▶ [Available data]:
<<<<

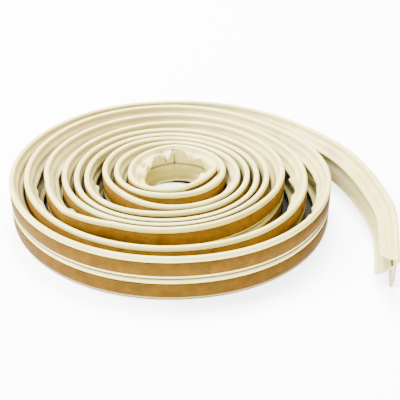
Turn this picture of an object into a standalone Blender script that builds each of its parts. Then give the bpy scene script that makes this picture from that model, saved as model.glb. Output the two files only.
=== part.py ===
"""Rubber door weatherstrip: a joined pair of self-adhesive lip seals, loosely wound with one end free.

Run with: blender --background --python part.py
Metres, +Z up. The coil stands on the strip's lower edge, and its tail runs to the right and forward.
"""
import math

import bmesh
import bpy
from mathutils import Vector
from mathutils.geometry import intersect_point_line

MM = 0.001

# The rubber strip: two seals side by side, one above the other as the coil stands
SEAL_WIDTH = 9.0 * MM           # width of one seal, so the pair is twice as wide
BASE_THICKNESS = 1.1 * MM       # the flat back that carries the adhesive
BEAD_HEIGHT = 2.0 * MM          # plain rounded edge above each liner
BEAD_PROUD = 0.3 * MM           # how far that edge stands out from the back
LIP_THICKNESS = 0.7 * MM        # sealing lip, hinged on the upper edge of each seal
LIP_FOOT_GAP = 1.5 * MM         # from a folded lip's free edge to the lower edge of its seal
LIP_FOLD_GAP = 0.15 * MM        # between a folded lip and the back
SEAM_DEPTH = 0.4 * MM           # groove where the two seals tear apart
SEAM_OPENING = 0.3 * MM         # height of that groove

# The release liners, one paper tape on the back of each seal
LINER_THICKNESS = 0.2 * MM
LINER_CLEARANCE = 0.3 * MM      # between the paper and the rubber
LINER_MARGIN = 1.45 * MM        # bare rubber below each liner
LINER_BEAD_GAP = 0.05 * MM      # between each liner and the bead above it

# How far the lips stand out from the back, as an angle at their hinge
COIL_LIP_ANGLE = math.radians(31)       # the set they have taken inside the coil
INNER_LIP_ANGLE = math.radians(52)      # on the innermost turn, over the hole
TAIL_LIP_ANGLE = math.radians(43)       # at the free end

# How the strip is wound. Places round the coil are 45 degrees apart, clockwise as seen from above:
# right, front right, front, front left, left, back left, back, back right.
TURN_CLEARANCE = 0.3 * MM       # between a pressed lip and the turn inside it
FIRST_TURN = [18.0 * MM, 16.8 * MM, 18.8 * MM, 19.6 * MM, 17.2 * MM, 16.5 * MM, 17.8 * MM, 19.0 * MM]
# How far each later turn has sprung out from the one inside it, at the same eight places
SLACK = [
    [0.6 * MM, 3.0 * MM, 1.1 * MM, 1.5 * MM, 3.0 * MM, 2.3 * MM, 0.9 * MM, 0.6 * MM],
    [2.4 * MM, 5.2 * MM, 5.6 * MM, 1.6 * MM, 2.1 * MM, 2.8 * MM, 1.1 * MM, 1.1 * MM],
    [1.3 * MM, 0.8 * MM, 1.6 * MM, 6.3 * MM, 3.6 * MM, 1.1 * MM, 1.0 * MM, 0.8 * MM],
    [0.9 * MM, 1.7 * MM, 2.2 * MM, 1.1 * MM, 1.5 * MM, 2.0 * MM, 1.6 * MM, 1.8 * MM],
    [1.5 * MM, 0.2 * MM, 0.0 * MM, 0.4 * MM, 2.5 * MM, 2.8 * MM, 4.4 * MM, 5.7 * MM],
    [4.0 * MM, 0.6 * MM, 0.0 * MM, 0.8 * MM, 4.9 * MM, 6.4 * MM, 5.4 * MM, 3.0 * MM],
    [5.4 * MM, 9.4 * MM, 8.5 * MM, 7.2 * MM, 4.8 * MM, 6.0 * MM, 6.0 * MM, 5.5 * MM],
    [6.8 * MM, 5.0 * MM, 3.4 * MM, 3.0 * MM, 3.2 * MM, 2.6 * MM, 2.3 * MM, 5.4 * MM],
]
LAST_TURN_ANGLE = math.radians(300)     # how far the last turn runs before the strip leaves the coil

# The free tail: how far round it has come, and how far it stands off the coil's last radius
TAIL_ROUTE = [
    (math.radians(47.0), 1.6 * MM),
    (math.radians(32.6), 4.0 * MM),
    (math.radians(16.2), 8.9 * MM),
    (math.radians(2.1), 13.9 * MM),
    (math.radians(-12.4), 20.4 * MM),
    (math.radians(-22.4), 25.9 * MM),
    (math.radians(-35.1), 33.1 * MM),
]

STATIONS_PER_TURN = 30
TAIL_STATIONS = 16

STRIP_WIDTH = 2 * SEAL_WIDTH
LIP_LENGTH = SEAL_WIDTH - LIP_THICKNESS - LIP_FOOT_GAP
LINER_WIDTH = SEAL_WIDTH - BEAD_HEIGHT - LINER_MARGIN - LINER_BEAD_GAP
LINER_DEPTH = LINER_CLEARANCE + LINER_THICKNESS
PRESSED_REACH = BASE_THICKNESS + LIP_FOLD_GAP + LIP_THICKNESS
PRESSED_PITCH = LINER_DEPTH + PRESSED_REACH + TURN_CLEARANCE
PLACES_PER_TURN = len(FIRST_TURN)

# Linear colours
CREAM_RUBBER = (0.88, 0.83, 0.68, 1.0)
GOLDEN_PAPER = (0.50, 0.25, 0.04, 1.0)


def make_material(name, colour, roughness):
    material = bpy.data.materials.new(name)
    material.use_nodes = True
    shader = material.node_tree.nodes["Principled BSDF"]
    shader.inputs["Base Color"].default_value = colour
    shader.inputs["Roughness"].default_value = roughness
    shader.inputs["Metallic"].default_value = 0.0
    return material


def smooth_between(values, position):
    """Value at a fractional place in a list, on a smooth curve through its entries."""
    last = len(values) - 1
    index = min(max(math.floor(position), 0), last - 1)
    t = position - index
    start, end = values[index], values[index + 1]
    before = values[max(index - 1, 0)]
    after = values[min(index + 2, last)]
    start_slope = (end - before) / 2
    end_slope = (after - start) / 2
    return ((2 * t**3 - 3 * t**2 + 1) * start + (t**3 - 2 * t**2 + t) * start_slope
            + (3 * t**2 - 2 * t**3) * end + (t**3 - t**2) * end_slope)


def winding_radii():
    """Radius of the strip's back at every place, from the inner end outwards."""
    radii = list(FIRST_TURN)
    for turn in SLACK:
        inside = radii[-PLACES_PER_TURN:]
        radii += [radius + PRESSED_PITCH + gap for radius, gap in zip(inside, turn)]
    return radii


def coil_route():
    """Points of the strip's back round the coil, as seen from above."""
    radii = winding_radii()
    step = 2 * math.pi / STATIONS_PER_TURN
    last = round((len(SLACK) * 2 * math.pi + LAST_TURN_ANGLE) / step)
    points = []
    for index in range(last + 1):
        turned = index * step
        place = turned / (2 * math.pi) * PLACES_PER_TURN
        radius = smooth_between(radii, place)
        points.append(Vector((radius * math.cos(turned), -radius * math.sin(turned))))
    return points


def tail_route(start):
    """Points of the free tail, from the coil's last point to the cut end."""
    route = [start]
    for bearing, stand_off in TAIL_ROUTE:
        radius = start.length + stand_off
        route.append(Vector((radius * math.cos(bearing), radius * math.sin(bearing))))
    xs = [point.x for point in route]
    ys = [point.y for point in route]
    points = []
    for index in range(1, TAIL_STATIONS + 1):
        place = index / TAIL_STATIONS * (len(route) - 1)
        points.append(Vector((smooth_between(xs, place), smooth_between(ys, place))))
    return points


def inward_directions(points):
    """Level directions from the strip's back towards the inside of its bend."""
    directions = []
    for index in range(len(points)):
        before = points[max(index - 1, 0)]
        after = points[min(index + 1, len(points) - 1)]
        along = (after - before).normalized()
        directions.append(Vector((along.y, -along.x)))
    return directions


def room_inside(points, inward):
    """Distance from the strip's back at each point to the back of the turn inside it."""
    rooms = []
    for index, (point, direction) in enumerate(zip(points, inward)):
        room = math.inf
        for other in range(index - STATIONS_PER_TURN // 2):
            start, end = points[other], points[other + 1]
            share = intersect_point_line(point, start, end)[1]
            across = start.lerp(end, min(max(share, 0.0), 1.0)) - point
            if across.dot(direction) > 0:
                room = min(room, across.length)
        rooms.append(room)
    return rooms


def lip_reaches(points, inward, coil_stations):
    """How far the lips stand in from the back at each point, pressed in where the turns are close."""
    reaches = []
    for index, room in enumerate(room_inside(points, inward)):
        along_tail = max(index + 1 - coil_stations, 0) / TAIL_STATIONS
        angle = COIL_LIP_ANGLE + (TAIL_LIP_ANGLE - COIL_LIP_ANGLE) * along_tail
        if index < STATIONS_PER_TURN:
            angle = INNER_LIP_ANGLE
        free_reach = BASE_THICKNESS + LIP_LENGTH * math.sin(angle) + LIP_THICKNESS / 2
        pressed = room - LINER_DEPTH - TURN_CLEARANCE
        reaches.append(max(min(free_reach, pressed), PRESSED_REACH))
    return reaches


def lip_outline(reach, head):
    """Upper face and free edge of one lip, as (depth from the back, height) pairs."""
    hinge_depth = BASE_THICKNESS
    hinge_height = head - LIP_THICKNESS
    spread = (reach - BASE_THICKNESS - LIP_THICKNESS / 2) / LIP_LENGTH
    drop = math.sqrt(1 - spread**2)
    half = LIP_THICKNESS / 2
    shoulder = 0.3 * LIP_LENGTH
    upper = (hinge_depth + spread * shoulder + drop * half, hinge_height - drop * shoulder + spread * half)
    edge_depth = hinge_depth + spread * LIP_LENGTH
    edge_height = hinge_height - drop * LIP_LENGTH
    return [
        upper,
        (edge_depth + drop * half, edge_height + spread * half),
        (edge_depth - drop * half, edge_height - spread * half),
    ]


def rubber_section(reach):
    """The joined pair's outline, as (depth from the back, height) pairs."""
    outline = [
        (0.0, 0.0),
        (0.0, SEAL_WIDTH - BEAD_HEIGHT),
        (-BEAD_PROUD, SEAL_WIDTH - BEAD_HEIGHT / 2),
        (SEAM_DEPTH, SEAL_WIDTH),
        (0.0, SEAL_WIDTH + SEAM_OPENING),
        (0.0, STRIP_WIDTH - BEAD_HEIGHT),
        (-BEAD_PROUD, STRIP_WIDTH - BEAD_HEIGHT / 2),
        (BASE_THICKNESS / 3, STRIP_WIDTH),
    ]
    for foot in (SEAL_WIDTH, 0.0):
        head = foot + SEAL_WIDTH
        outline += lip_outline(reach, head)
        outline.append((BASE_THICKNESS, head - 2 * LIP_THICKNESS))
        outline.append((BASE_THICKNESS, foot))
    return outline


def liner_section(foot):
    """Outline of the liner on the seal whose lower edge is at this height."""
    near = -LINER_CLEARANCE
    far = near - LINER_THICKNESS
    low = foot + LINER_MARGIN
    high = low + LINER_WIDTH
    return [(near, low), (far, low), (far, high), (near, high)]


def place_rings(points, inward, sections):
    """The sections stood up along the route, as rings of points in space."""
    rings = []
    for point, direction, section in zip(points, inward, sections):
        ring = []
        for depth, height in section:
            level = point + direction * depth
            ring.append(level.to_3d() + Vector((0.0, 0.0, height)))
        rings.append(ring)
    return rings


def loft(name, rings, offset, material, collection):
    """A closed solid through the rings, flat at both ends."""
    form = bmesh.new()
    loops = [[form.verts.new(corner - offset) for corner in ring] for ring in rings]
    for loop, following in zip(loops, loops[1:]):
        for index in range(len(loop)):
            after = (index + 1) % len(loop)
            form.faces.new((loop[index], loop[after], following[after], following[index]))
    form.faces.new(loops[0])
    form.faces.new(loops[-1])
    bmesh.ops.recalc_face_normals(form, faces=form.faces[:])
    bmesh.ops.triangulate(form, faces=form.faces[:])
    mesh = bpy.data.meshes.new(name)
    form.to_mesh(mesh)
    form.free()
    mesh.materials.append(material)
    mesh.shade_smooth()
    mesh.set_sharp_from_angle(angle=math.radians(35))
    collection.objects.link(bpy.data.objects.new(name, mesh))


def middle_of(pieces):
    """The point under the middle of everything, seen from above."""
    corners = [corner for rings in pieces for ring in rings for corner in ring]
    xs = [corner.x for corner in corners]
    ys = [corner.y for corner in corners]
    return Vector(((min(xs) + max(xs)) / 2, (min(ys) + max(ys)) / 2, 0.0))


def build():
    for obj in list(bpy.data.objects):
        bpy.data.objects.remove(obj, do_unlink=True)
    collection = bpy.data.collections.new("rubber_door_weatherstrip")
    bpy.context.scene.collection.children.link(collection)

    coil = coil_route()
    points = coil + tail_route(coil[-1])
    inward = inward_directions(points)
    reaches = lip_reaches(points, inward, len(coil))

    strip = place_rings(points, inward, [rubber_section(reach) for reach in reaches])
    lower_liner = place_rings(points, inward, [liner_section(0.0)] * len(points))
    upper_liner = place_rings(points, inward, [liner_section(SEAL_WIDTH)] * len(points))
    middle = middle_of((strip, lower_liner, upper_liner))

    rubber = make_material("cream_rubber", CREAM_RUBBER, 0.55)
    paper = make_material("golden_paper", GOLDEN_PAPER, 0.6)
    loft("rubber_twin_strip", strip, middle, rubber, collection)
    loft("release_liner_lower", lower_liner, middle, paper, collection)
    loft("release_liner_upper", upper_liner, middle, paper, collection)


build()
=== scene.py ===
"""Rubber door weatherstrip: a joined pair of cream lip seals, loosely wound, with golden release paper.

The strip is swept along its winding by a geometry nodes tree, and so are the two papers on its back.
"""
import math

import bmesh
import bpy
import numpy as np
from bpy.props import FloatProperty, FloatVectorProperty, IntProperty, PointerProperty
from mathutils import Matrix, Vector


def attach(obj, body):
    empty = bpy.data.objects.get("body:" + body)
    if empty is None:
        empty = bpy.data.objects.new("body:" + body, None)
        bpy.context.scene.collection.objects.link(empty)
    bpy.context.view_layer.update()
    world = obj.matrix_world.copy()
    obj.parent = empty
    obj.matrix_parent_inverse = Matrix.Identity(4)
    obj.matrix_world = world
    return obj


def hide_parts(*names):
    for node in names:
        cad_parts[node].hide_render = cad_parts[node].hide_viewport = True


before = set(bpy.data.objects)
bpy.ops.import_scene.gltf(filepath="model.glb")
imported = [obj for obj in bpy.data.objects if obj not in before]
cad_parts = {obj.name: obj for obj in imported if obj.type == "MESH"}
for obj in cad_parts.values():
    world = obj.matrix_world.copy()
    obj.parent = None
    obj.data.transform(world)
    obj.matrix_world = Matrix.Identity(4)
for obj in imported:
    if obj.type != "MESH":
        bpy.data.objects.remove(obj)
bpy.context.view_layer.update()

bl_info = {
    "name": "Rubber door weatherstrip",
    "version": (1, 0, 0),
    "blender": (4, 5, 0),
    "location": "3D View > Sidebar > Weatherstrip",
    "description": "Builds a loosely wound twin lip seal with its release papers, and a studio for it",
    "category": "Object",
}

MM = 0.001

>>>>

▶ [Task]:
Exactly the lines from the line that has "strip = place_rings(points, inward, [rubber_section(reach)" through the line that has "obj.parent = None" are to be repeated, both included, with nothing added.

▶ [Written solution]:
    strip = place_rings(points, inward, [rubber_section(reach) for reach in reaches])
    lower_liner = place_rings(points, inward, [liner_section(0.0)] * len(points))
    upper_liner = place_rings(points, inward, [liner_section(SEAL_WIDTH)] * len(points))
    middle = middle_of((strip, lower_liner, upper_liner))

    rubber = make_material("cream_rubber", CREAM_RUBBER, 0.55)
    paper = make_material("golden_paper", GOLDEN_PAPER, 0.6)
    loft("rubber_twin_strip", strip, middle, rubber, collection)
    loft("release_liner_lower", lower_liner, middle, paper, collection)
    loft("release_liner_upper", upper_liner, middle, paper, collection)


build()
=== scene.py ===
"""Rubber door weatherstrip: a joined pair of cream lip seals, loosely wound, with golden release paper.

The strip is swept along its winding by a geometry nodes tree, and so are the two papers on its back.
"""
import math

import bmesh
import bpy
import numpy as np
from bpy.props import FloatProperty, FloatVectorProperty, IntProperty, PointerProperty
from mathutils import Matrix, Vector


def attach(obj, body):
    empty = bpy.data.objects.get("body:" + body)
    if empty is None:
        empty = bpy.data.objects.new("body:" + body, None)
        bpy.context.scene.collection.objects.link(empty)
    bpy.context.view_layer.update()
    world = obj.matrix_world.copy()
    obj.parent = empty
    obj.matrix_parent_inverse = Matrix.Identity(4)
    obj.matrix_world = world
    return obj


def hide_parts(*names):
    for node in names:
        cad_parts[node].hide_render = cad_parts[node].hide_viewport = True


before = set(bpy.data.objects)
bpy.ops.import_scene.gltf(filepath="model.glb")
imported = [obj for obj in bpy.data.objects if obj not in before]
cad_parts = {obj.name: obj for obj in imported if obj.type == "MESH"}
for obj in cad_parts.values():
    world = obj.matrix_world.copy()
    obj.parent = None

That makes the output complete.